Here are just a few such cases over the past year...
• Last Summer, long-shot GOP candidate Fred Karger filed a complaint with Massachusetts officials charging that Mitt Romney was illegally registered to vote in his son's unfinished basement, despite having moved out of the state several years earlier. The recent release of Romney's 2010 federal tax returns did little to dispel the concern. The current Republican front-runner failed to include state returns in his release, nor any returns at all from 2009 or years prior. Karger has detailed that while Romney did not buy a house again in the state until July of 2010 (in anticipation of another Presidential run) he cast a ballot illegally in the January 2010 special election for U.S. Senate. Massachusetts law states that residency is clearly defined as "where a person dwells and which is the center of his domestic, social, and civil life." Nonetheless, residents in Belmont, MA, where Romney was registered in his son's basement at the time of January 2010 vote, say neither he nor his wife had been seen in the town since selling their mansion and moving out of state years earlier. Karger has suggested he may file a federal complaint as well if state officials fail to act. An online petition calling on the Massachusetts Election Division to investigate Romney's alleged voter fraud was recently created at Change.org.

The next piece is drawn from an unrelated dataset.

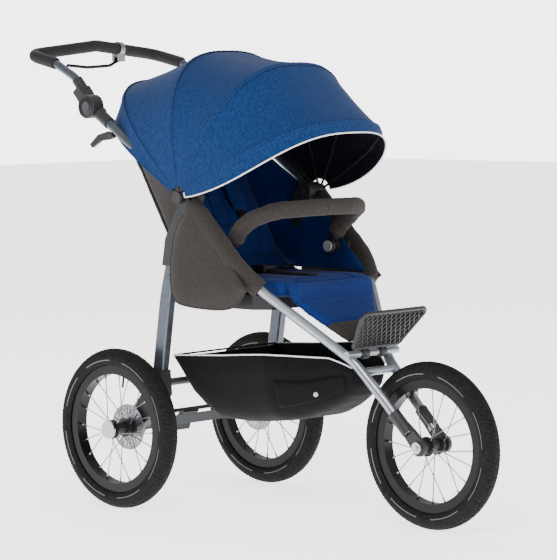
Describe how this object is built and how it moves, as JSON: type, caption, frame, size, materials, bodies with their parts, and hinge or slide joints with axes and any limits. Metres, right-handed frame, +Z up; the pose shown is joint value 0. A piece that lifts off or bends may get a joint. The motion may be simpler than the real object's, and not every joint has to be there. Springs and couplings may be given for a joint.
{
  "type": "baby stroller",
  "caption": "Three-wheeled jogging stroller with spoked wheels, folding frame, padded reclining seat, arched canopy, basket, bumper bar and tilting handle.",
  "frame": {"origin": "on the ground, in the middle of the outer box", "axes": "+X to the child's left, -Y forward, +Z up"},
  "size_m": [0.612, 1.3915, 1.186],
  "materials": {
    "tyre_rubber": "matt tread",
    "rim_black": "gloss black",
    "spoke_steel": "drawn wire",
    "hub_black": "satin black",
    "disc_steel": "ground",
    "frame_silver": "satin anodised",
    "frame_plastic": "moulded, fine texture",
    "joint_grey": "moulded, satin",
    "beam_grey": "satin grey",
    "axle_steel": "zinc plated",
    "grip_rubber": "textured",
    "clamp_metal": "satin",
    "canopy_fabric": "heather woven polyester",
    "seat_fabric": "padded polyester",
    "trim_fabric": "heather woven polyester",
    "webbing": "woven webbing",
    "basket_fabric": "coated polyester",
    "bow_plastic": "moulded strip",
    "button_grey": "satin"
  },
  "bodies": {
    "frame": {"frame_tubes": "frame_silver", "frame_knuckles": "joint_grey", "hinge_pins": "axle_steel", "fork_ends": "frame_plastic", "front_axle": "axle_steel", "seat_base": "trim_fabric", "seat_cushion": "seat_fabric", "side_covers": "trim_fabric", "lap_and_crotch_straps": "webbing", "buckle": "frame_plastic", "bumper_sockets": "frame_plastic", "basket": "basket_fabric"},
    "front_wheel": {"front_tyre": "tyre_rubber", "front_rim": "rim_black", "front_spokes": "spoke_steel", "front_hub": "hub_black"},
    "left_wheel": {"left_tyre": "tyre_rubber", "left_rim": "rim_black", "left_spokes": "spoke_steel", "left_hub": "hub_black", "left_brake_disc": "disc_steel"},
    "right_wheel": {"right_tyre": "tyre_rubber", "right_rim": "rim_black", "right_spokes": "spoke_steel", "right_hub": "hub_black", "right_brake_disc": "disc_steel"},
    "rear_legs": {"leg_tubes": "frame_silver", "leg_housings": "joint_grey", "axle_brackets": "frame_plastic", "stub_axles": "hub_black", "rear_cross_beams": "beam_grey"},
    "foot_brake": {"foot_brake": "frame_plastic"},
    "pusher": {"pusher_tubes": "frame_silver", "pusher_knuckles": "joint_grey", "handle_joint_bases": "frame_plastic", "canopy_rear_bow": "bow_plastic", "canopy_rear_cloth": "canopy_fabric"},
    "handle": {"handle_tube": "frame_silver", "handle_grip": "grip_rubber", "handle_joint_heads": "joint_grey", "brake_clamp": "clamp_metal"},
    "brake_lever": {"brake_lever": "frame_plastic"},
    "left_handle_button": {"left_handle_button": "frame_plastic"},
    "right_handle_button": {"right_handle_button": "frame_plastic"},
    "left_fold_lever": {"left_fold_lever": "frame_plastic"},
    "right_fold_lever": {"right_fold_lever": "frame_plastic"},
    "canopy_middle": {"canopy_middle_bow": "bow_plastic", "canopy_middle_cloth": "canopy_fabric"},
    "canopy_top": {"canopy_top_bow": "bow_plastic", "canopy_top_cloth": "canopy_fabric"},
    "canopy_front": {"canopy_front_bow": "bow_plastic", "canopy_front_cloth": "canopy_fabric"},
    "backrest": {"backrest_shell": "trim_fabric", "backrest_pad": "seat_fabric", "shoulder_straps": "webbing"},
    "bumper": {"bumper_bar": "trim_fabric"},
    "left_bumper_button": {"left_bumper_button": "button_grey"},
    "right_bumper_button": {"right_bumper_button": "button_grey"},
    "footrest": {"footrest_plate": "frame_plastic"},
    "buckle_button": {"buckle_button": "button_grey"}
  },
  "joints": [
    {"name": "front_wheel_spin", "type": "hinge", "parent": "frame", "child": "front_wheel", "pos_m": [0, -0.494, 0.2025], "axis": [1, 0, 0], "continuous": true},
    {"name": "left_wheel_spin", "type": "hinge", "parent": "rear_legs", "child": "left_wheel", "pos_m": [0.268, 0.315, 0.2025], "axis": [1, 0, 0], "continuous": true},
    {"name": "right_wheel_spin", "type": "hinge", "parent": "rear_legs", "child": "right_wheel", "pos_m": [-0.268, 0.315, 0.2025], "axis": [1, 0, 0], "continuous": true},
    {"name": "frame_fold", "type": "hinge", "parent": "frame", "child": "pusher", "pos_m": [0, 0.1, 0.79], "axis": [1, 0, 0], "range_deg": [0, 150]},
    {"name": "leg_fold", "type": "hinge", "parent": "frame", "child": "rear_legs", "pos_m": [0, 0.1, 0.79], "axis": [1, 0, 0], "range_deg": [-32, 0], "deforming": ["basket"]},
    {"name": "foot_brake_press", "type": "hinge", "parent": "rear_legs", "child": "foot_brake", "pos_m": [0, 0.33, 0.2245], "axis": [1, 0, 0], "range_deg": [-20, 0]},
    {"name": "handle_tilt", "type": "hinge", "parent": "pusher", "child": "handle", "pos_m": [0, 0.435, 1.0135], "axis": [1, 0, 0], "range_deg": [-60, 30]},
    {"name": "hand_brake", "type": "hinge", "parent": "handle", "child": "brake_lever", "pos_m": [0.084, 0.67534, 1.13358], "axis": [0, 1, 0], "range_deg": [0, 6], "stiffness_Nm_per_rad": 1, "springref_deg": -17.19},
    {"name": "canopy_middle_hinge", "type": "hinge", "parent": "pusher", "child": "canopy_middle", "pos_m": [0, 0.1, 0.79], "axis": [1, 0, 0], "range_deg": [-28, 0], "deforming": ["canopy_middle_cloth"]},
    {"name": "canopy_top_hinge", "type": "hinge", "parent": "canopy_middle", "child": "canopy_top", "pos_m": [0, 0.1, 0.79], "axis": [1, 0, 0], "range_deg": [-35.2, 0], "deforming": ["canopy_top_cloth"]},
    {"name": "canopy_front_hinge", "type": "hinge", "parent": "canopy_top", "child": "canopy_front", "pos_m": [0, 0.1, 0.79], "axis": [1, 0, 0], "range_deg": [-30.7, 0], "deforming": ["canopy_front_cloth"]},
    {"name": "backrest_recline", "type": "hinge", "parent": "frame", "child": "backrest", "pos_m": [0, 0.15471, 0.58868], "axis": [1, 0, 0], "range_deg": [-30, 10]},
    {"name": "bumper_swing", "type": "hinge", "parent": "frame", "child": "bumper", "pos_m": [0, -0.003, 0.652], "axis": [1, 0, 0], "range_deg": [-40, 25]},
    {"name": "footrest_tilt", "type": "hinge", "parent": "frame", "child": "footrest", "pos_m": [0, -0.30499, 0.41436], "axis": [1, 0, 0], "range_deg": [0, 40]},
    {"name": "buckle_press", "type": "slide", "parent": "frame", "child": "buckle_button", "axis": [0, 0, -1], "range_m": [0, 0.002], "stiffness_N_per_m": 500, "springref_m": -0.002},
    {"name": "left_handle_button_press", "type": "slide", "parent": "handle", "child": "left_handle_button", "axis": [-1, 0, 0], "range_m": [0, 0.002], "stiffness_N_per_m": 500, "springref_m": -0.002},
    {"name": "left_bumper_button_press", "type": "slide", "parent": "bumper", "child": "left_bumper_button", "axis": [1, 0, 0], "range_m": [0, 0.002], "stiffness_N_per_m": 500, "springref_m": -0.002},
    {"name": "left_fold_lever_pull", "type": "hinge", "parent": "pusher", "child": "left_fold_lever", "pos_m": [0, 0.36121, 0.93903], "axis": [1, 0, 0], "range_deg": [0, 12], "stiffness_Nm_per_rad": 0.5, "springref_deg": -22.92},
    {"name": "right_handle_button_press", "type": "slide", "parent": "handle", "child": "right_handle_button", "axis": [1, 0, 0], "range_m": [0, 0.002], "stiffness_N_per_m": 500, "springref_m": -0.002},
    {"name": "right_bumper_button_press", "type": "slide", "parent": "bumper", "child": "right_bumper_button", "axis": [-1, 0, 0], "range_m": [0, 0.002], "stiffness_N_per_m": 500, "springref_m": -0.002},
    {"name": "right_fold_lever_pull", "type": "hinge", "parent": "pusher", "child": "right_fold_lever", "pos_m": [0, 0.36121, 0.93903], "axis": [1, 0, 0], "range_deg": [0, 12], "stiffness_Nm_per_rad": 0.5, "springref_deg": -22.92}
  ],
  "couplings": [
    {"joint": "leg_fold", "follows": "frame_fold", "ratio": -0.21333},
    {"joint": "canopy_middle_hinge", "follows": "frame_fold", "ratio": -0.18667},
    {"joint": "canopy_top_hinge", "follows": "frame_fold", "ratio": -0.23467},
    {"joint": "canopy_front_hinge", "follows": "frame_fold", "ratio": -0.20467}
  ]
}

• Last week, in an exclusive at The BRAD BLOG, we confirmed the fact that the Virginia State Attorney General is officially investigating some 1,500 incidents of ballot petition fraud by the Newt Gingrich campaign related to the former U.S. House Speaker's failed attempt to qualify for the GOP President Primary Election in his own home state. Gingrich had been video-taped late last year by CNN claiming to a supporter in Iowa, after failing to qualify for the ballot with 10,000 valid signatures: "We turned in 11,100 --- we needed 10,000 --- 1,500 of them were by one guy who, frankly, committed fraud." That, while Gingrich had joined with fellow Republicans over the years in falsely charging the community group ACORN with similar crimes. In fact, what Gingrich's campaign did in Virginia, if his own admission is accurate, appears far worse than anything ACORN had ever done. They had actually been the ones, in most cases, to have identified the fraud by a handful of their workers when verifying the validity of voter registrations before turning them all in --- as required by law --- to officials. Gingrich failed to either validate signatures before turning them, nor does he appear to have, unlike ACORN, turned in the guilty parties to law enforcement once the fraud was discovered.

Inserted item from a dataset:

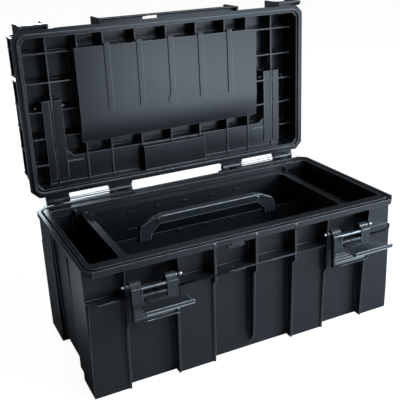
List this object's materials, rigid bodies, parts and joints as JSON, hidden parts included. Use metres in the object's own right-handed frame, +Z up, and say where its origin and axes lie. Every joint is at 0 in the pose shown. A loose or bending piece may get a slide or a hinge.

• In March of 2011, then GOP Presidential candidate Jon Huntsman was also identified as possibly having committed voter fraud. In his case, the former Governor remained registered to vote at the Executive Mansion in Utah well over a year after he had become the U.S. ambassador to China. As the Salt Lake Tribune noted at the time: "Huntsman voted by absentee ballot for last year’s general election using the state-owned mansion on South Temple as his Utah residence — months after Gov. Gary Herbert settled into the historic building and Huntsman purchased a home in Washington, D.C."

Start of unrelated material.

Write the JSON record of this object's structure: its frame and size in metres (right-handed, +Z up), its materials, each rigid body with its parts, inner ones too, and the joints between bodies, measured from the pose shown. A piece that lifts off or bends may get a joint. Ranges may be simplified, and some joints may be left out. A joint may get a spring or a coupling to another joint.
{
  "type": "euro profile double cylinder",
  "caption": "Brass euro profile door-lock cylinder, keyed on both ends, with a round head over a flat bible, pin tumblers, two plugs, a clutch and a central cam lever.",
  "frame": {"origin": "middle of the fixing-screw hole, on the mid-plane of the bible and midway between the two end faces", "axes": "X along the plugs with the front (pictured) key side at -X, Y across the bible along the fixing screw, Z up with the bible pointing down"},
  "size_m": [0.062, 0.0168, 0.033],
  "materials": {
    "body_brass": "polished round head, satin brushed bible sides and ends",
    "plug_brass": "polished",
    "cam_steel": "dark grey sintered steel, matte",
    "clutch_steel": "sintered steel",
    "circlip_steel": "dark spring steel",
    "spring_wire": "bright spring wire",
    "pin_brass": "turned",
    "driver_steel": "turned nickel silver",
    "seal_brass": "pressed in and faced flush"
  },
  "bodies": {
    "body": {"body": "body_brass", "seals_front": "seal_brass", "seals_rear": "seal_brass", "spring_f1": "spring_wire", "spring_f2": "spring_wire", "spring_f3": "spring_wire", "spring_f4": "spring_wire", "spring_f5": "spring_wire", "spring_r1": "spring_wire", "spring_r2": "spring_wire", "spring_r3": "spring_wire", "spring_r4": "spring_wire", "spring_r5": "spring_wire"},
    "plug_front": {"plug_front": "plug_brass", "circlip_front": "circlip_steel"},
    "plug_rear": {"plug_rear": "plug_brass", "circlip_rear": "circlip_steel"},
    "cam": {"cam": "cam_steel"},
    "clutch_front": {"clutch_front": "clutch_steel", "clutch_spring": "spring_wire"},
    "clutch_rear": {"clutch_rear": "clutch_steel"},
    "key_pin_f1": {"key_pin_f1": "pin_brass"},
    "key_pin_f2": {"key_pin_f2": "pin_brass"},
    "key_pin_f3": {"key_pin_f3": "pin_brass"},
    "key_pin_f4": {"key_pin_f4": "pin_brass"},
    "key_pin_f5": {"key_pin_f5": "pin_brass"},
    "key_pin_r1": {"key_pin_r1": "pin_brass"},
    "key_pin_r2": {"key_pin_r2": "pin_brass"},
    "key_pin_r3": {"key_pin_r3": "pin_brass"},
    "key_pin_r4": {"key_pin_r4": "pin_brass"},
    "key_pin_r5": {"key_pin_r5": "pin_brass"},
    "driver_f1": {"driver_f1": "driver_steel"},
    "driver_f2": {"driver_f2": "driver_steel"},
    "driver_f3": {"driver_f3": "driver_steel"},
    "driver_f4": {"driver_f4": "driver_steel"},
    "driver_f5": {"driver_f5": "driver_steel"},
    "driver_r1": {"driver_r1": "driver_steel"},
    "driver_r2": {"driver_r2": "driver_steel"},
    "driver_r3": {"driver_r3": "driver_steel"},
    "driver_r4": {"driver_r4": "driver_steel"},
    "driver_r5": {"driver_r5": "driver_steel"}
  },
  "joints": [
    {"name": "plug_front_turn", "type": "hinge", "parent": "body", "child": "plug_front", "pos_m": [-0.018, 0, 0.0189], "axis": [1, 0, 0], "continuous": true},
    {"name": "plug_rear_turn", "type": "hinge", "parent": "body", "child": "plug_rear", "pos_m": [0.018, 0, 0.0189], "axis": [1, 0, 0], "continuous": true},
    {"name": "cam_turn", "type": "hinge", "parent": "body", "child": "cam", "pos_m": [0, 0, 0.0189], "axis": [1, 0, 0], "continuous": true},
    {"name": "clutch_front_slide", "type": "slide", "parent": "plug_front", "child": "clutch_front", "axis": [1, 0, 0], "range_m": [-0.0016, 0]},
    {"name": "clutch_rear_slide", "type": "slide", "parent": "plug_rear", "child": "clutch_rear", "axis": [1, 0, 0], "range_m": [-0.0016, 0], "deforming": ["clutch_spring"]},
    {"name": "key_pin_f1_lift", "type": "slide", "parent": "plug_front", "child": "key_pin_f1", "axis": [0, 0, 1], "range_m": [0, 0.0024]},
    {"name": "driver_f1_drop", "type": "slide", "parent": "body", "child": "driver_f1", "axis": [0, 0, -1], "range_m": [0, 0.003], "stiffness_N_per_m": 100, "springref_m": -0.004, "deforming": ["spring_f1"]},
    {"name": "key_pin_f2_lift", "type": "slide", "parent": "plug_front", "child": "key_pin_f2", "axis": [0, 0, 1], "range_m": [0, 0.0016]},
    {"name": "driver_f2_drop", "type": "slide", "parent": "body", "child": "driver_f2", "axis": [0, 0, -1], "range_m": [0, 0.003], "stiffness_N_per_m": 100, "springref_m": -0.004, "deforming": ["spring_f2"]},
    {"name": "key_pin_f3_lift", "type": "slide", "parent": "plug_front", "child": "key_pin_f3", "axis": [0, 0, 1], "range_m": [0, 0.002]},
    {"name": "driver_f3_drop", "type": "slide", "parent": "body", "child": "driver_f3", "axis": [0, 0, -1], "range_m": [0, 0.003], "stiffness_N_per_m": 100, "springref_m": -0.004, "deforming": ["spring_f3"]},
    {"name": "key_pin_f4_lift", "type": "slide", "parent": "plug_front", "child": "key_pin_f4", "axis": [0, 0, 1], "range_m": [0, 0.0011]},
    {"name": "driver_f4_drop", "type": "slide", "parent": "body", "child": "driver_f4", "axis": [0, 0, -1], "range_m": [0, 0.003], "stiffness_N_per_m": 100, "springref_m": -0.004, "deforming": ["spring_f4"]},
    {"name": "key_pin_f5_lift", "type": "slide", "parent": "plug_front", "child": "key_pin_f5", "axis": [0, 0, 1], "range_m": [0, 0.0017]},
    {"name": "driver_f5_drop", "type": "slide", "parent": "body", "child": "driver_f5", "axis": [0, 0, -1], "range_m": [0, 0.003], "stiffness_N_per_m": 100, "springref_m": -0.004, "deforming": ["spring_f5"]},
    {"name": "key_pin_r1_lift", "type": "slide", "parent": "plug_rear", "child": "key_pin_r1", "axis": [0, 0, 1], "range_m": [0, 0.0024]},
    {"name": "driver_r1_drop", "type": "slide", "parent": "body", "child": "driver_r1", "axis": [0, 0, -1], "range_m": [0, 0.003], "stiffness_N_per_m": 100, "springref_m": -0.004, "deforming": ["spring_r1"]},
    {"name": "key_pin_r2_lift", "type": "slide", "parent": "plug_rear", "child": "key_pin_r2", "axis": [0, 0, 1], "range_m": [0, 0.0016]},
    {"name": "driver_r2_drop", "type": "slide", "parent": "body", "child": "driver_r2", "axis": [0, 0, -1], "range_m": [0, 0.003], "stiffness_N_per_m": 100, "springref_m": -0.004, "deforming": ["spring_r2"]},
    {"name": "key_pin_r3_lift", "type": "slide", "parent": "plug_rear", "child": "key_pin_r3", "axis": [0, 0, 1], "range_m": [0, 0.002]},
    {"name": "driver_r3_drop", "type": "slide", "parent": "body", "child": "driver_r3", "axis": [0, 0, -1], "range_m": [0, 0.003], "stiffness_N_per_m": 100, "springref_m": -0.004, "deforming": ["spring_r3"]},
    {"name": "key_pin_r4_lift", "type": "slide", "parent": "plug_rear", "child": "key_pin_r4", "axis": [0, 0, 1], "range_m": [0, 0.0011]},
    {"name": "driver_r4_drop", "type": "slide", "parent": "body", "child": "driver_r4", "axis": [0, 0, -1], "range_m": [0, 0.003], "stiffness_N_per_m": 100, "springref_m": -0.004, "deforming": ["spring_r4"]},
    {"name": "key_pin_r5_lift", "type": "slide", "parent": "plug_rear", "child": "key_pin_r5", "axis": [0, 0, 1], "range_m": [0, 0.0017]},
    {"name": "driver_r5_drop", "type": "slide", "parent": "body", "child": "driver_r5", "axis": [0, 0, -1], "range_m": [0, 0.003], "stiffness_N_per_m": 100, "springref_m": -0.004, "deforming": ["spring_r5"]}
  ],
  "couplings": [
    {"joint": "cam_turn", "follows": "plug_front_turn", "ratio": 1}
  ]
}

• In a case remarkably similar to White's, Missouri U.S. House Rep. Todd Akin is currently vying for the GOP nomination for the U.S. Senate, even though, as the St. Louis Post-Dispatch reported last year, Akin has been voting for years from a property outside of his own district where he does not live. The house, as the paper found, is currently vacant and has been long-scheduled for suburban re-development. Still, the Congressman has continued to use it as his voting address for some seven elections, ever since the time that he and his family moved to their new house in a different town some 18 miles away.
• In a ham-handed attempt to try and demonstrate that polling place voter fraud exists in New Hampshire, despite election officials' assertions to the contrary, GOP propagandist and federally convicted criminal James O'Keefe lead a video-taped conspiracy to commit polling place voter fraud during the state's "First-in-the-Nation" Primary early last month. A Republican Mayor in the Granite State has since called for O'Keefe and his co-conspirators to be "arrested and prosecuted". A petition with more than 100,000 signatures was submitted on Monday to the state Attorney General calling for an investigation of O'Keefe on charges of voter fraud.
• In an amusing turn of events, religious Republican supporters of Newt Gingrich charges that religious Republican supporters of GOP Presidential candidate Rick Santorum rigged an informal election during a secret meeting near Austin last month. The confab had been called in an attempt by "religious conservative leaders" to coalesce their support around a single GOP alternative to Mitt Romney. The attempt appears to have failed.
We'll spare you the details on a litany of other high-profile GOP voter fraud cases which took place recently, but prior to the last year (such as Ann Coulter's multiple cases of voter fraud, the 156-year sentences being served now by some 8 top election officials in Clay County, KY, and the voter registration fraud convictions of the California GOP's voter registration firm.)
But we note all of the above so that next time you are told by Republicans that polling place Photo ID restrictions are needed to prevent Democrats from committing voter fraud, you'll know that as great, or greater concern, should be focused on Republican voter fraud. More to the point, however, in every single case noted above, as you can see, polling place Photo ID restrictions would have done absolutely nothing to keep the fraudster from committing their crimes.
Such laws, however, are likely, as study after study has shown, to keep tens, if not hundreds of thousands of legal voters, from being able to cast their legal vote in their own American democracy in the Presidential election of 2012 and beyond.